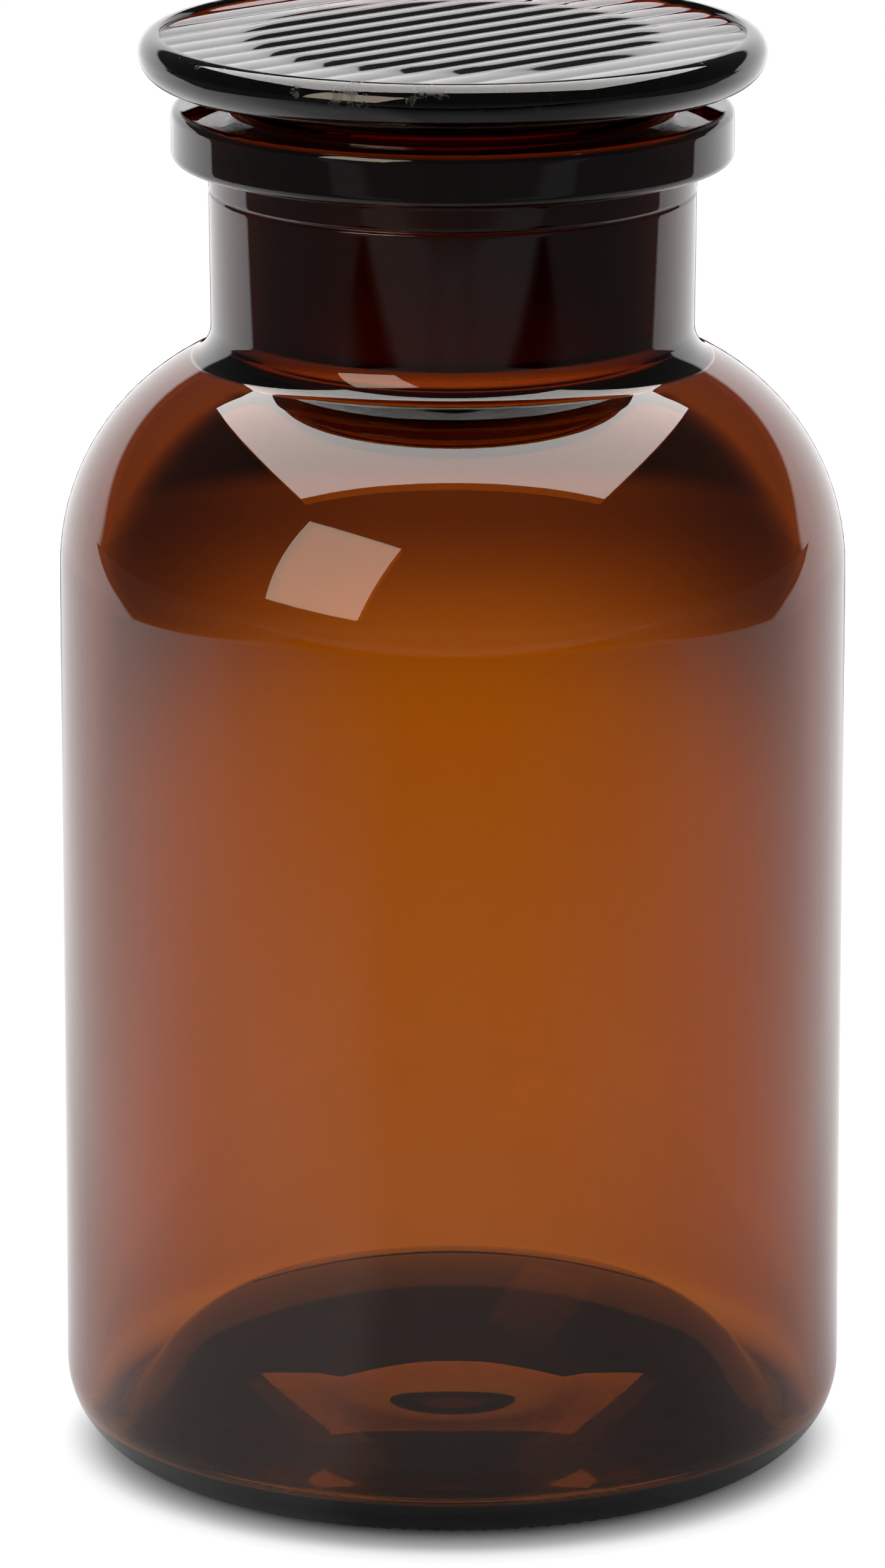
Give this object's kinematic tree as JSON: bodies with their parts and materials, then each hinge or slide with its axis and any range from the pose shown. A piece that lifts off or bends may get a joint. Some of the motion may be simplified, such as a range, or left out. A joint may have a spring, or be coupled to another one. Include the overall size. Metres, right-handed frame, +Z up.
{
  "type": "glass-stoppered bottle",
  "caption": "Round wide-mouth amber glass bottle with a flanged lip, a punted base and a ground-in hollow stopper whose flat disc top is reeded.",
  "frame": {"origin": "centre of the bearing ring on the surface that the bottle stands on", "axes": "+Z up along the axis of bottle and stopper, +X to the right and -Y towards the viewer of the pictured side"},
  "size_m": [0.107, 0.107, 0.1976],
  "materials": {
    "amber_glass": "clear amber glass, fire polished outside, finely ground on the taper of the joint"
  },
  "bodies": {
    "bottle": {"bottle": "amber_glass"},
    "stopper": {"stopper": "amber_glass"}
  },
  "joints": [
    {"name": "stopper_lift", "type": "slide", "parent": "bottle", "child": "stopper", "axis": [0, 0, 1], "range_m": [0, 0.06]}
  ]
}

──────────

Output every line above without altering anything.

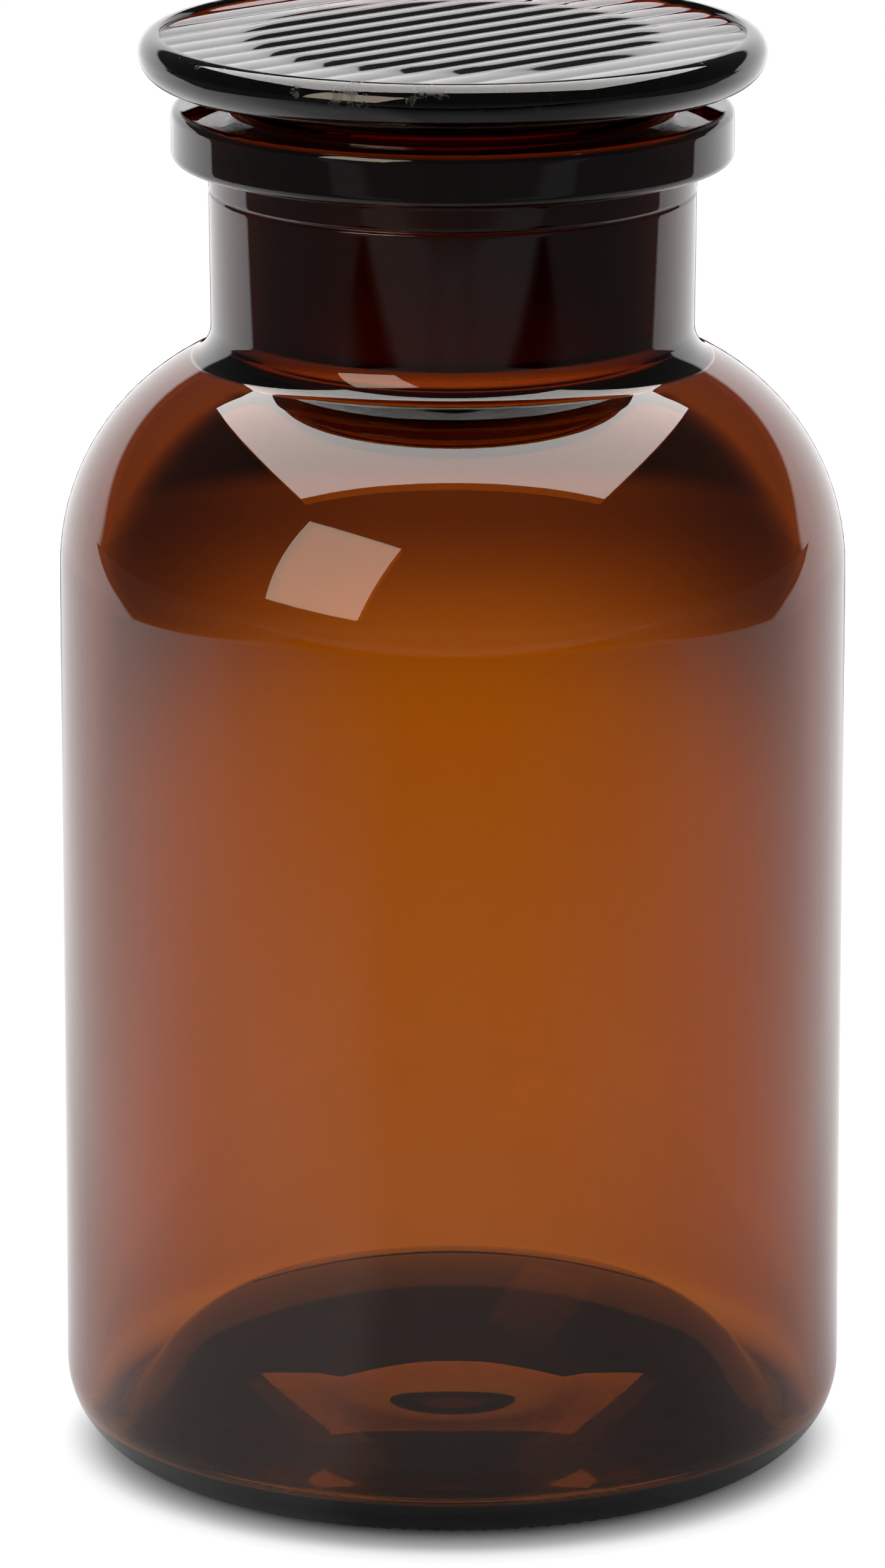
Give this object's kinematic tree as JSON: bodies with their parts and materials, then each hinge or slide with its axis and any range from the pose shown. A piece that lifts off or bends may get a joint. Some of the motion may be simplified, such as a range, or left out. A joint may have a spring, or be coupled to another one. Include the overall size. Metres, right-handed frame, +Z up.
{
  "type": "glass-stoppered bottle",
  "caption": "Round wide-mouth amber glass bottle with a flanged lip, a punted base and a ground-in hollow stopper whose flat disc top is reeded.",
  "frame": {"origin": "centre of the bearing ring on the surface that the bottle stands on", "axes": "+Z up along the axis of bottle and stopper, +X to the right and -Y towards the viewer of the pictured side"},
  "size_m": [0.107, 0.107, 0.1976],
  "materials": {
    "amber_glass": "clear amber glass, fire polished outside, finely ground on the taper of the joint"
  },
  "bodies": {
    "bottle": {"bottle": "amber_glass"},
    "stopper": {"stopper": "amber_glass"}
  },
  "joints": [
    {"name": "stopper_lift", "type": "slide", "parent": "bottle", "child": "stopper", "axis": [0, 0, 1], "range_m": [0, 0.06]}
  ]
}